Goal:
Every line from the one with "Reconstruct the object" to the one with "wasm.setup();", including those two, is to be copied exactly; all other lines of the entries below are left out.

Supplied data:
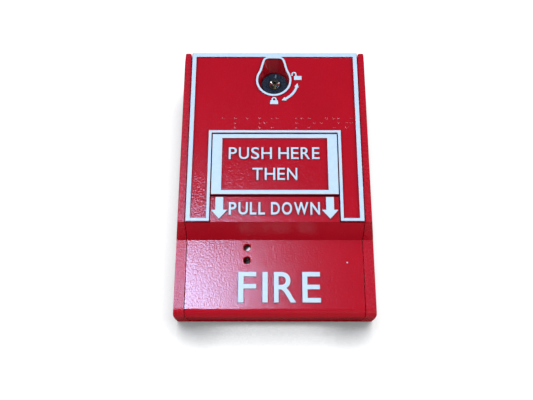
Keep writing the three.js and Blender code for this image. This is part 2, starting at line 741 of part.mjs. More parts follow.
---
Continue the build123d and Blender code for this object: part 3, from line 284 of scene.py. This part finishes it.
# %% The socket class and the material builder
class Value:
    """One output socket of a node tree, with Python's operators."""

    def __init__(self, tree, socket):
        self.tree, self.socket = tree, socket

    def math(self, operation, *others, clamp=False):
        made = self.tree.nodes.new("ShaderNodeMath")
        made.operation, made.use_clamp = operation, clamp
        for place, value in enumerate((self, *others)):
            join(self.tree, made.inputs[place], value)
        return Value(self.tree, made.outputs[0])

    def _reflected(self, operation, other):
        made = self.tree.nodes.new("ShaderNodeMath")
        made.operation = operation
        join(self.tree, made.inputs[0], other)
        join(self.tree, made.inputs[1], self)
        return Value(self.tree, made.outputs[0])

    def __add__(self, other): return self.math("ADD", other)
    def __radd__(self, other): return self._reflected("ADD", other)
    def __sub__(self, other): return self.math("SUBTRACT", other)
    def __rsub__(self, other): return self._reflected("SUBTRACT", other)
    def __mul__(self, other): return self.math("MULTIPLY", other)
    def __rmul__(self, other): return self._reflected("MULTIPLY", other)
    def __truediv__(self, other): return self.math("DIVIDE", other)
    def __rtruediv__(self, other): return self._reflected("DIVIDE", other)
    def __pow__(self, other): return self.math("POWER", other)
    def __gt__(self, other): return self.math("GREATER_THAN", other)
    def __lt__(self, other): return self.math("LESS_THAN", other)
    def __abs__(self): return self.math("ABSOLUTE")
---
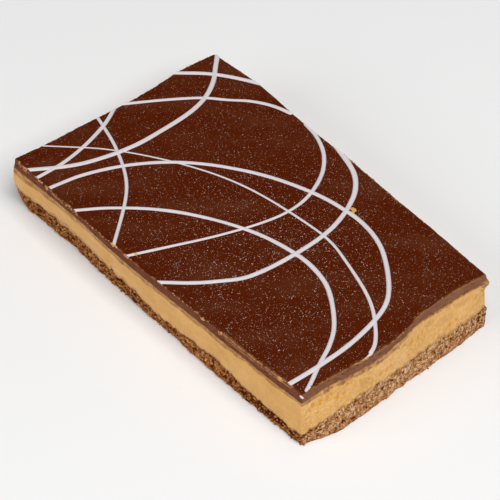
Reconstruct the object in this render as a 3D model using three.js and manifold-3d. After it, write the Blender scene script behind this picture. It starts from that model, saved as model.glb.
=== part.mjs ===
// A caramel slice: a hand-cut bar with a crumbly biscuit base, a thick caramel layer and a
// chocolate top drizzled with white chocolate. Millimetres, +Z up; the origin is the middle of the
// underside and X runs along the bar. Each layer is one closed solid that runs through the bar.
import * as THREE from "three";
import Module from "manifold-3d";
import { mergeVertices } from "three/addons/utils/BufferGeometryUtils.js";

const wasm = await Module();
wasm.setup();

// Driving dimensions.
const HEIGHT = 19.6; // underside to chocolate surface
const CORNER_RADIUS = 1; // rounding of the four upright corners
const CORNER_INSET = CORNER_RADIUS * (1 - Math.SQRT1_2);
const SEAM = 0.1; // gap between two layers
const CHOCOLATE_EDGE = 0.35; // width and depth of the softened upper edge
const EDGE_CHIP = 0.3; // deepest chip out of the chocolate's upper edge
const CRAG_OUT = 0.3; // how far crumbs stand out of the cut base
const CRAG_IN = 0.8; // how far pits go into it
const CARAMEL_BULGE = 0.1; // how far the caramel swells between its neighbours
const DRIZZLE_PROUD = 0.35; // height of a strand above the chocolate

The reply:
Reconstruct the object in this render as a 3D model using three.js and manifold-3d. After it, write the Blender scene script behind this picture. It starts from that model, saved as model.glb.
=== part.mjs ===
// A caramel slice: a hand-cut bar with a crumbly biscuit base, a thick caramel layer and a
// chocolate top drizzled with white chocolate. Millimetres, +Z up; the origin is the middle of the
// underside and X runs along the bar. Each layer is one closed solid that runs through the bar.
import * as THREE from "three";
import Module from "manifold-3d";
import { mergeVertices } from "three/addons/utils/BufferGeometryUtils.js";

const wasm = await Module();
wasm.setup();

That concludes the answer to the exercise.